From searching news articles, it looks like the background radiation at Wako city next to Tokyo is 0.04 micro Sieverts/hr which works out to 0.004 mrem/hr. The average US background dose is 0.04 mrem/hr (310 mrem/8,760 hours in a year) so it looks Tokyo has quite a bit less background radiation than the US does.

As to why NEI is sticking with rem and picocuries, it's because the US hasn't adopted the SI system so that's why the NRC, EPA and industry use those numbers.

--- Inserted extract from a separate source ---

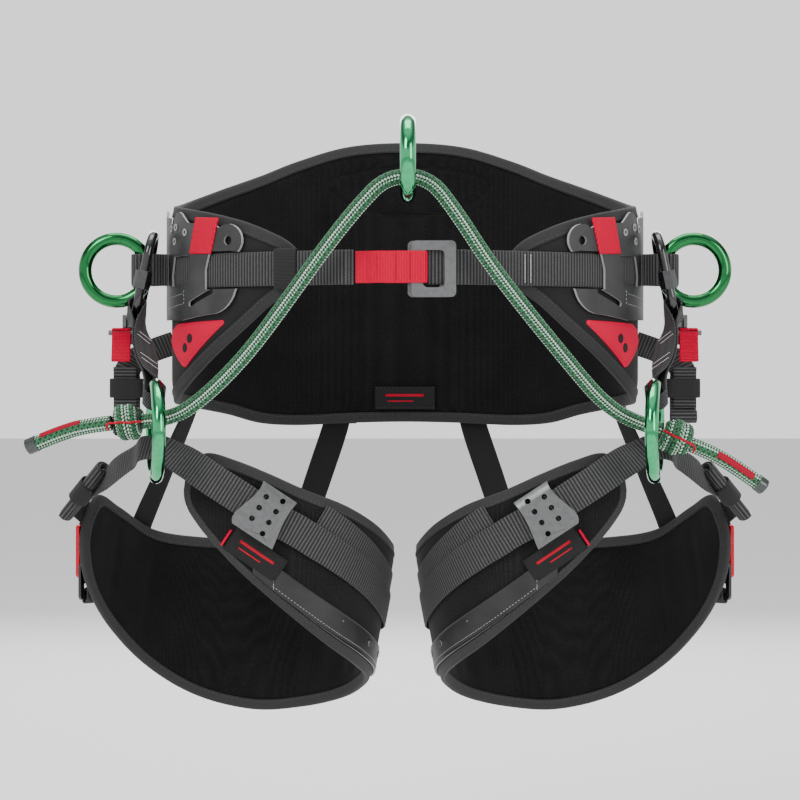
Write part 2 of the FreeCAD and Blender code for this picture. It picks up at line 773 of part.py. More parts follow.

I recommend checking out our page on Japan's radiation. A lot of questions here about radiation can be found on that page.
David Bradish said…
correction: on page 7 of our sheet that I pointed folks to above, it should be Dose at the top of the table and not Annual Dose.
D Kosloff said…
There is radiation measuring equipment inside containments. Variations in containment radiation levels provide information that may be useful in evaluating reactor conditions. For the Japanese BWRs no one would be in the primary containment because it is filled with inert gas (nitrogen). The area under the roof is the secondary containment. Reporters generally do not know that there are two containments for each plant.
Karen Street said…
Dave, we all know that Americans use international units to send people to the moon and American units to talk to one another and two sets of tools so that we can fix either bike. But would it be unAmerican to include international units in ()? If we can see temperatures in °F and °C without violent protests, I'm thinking two sets of units, while a pain, would make life easier for us. And yes, I know the conversion is easy.

Also, I understand the premise behind not going to km from miles (it's too hard to change), but I would think that a fair percentage of those who rattle on and on and on about mrem could handle the shift to SI units. Probably not your decision.